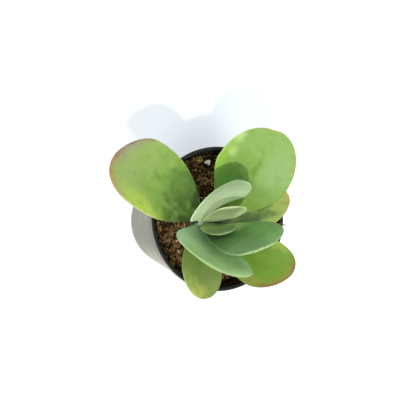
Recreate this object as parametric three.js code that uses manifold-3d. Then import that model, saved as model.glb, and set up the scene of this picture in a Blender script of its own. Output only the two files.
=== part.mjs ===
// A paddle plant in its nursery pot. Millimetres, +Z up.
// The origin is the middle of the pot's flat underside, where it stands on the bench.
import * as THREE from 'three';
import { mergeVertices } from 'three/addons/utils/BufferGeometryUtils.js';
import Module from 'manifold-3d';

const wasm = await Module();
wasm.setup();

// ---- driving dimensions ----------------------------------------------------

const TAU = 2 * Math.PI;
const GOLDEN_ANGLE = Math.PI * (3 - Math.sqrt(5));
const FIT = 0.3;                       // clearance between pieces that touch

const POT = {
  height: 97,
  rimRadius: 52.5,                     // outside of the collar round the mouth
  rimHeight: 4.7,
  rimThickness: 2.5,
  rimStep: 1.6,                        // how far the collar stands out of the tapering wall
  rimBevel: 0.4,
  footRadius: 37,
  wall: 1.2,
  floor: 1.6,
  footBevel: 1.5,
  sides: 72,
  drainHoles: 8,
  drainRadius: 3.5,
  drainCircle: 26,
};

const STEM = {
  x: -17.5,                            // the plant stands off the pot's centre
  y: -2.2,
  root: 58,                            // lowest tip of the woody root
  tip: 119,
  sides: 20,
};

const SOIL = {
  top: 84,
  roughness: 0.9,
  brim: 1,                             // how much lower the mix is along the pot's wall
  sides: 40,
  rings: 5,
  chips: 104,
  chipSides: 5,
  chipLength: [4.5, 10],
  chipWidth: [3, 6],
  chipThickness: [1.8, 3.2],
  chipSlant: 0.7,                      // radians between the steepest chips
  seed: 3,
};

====

- [Written instruction]:
Everything from the first line through the line containing "const FIT = 0.3;" should be quoted exactly, and nothing beyond it.

- [Answer to this exercise]:
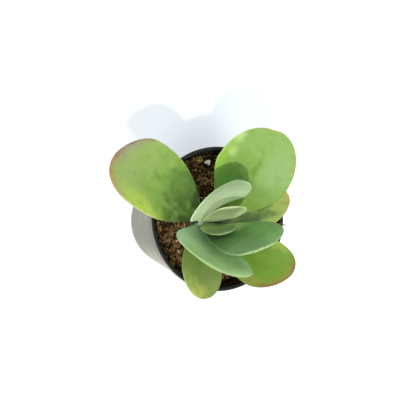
Recreate this object as parametric three.js code that uses manifold-3d. Then import that model, saved as model.glb, and set up the scene of this picture in a Blender script of its own. Output only the two files.
=== part.mjs ===
// A paddle plant in its nursery pot. Millimetres, +Z up.
// The origin is the middle of the pot's flat underside, where it stands on the bench.
import * as THREE from 'three';
import { mergeVertices } from 'three/addons/utils/BufferGeometryUtils.js';
import Module from 'manifold-3d';

const wasm = await Module();
wasm.setup();

// ---- driving dimensions ----------------------------------------------------

const TAU = 2 * Math.PI;
const GOLDEN_ANGLE = Math.PI * (3 - Math.sqrt(5));
const FIT = 0.3;                       // clearance between pieces that touch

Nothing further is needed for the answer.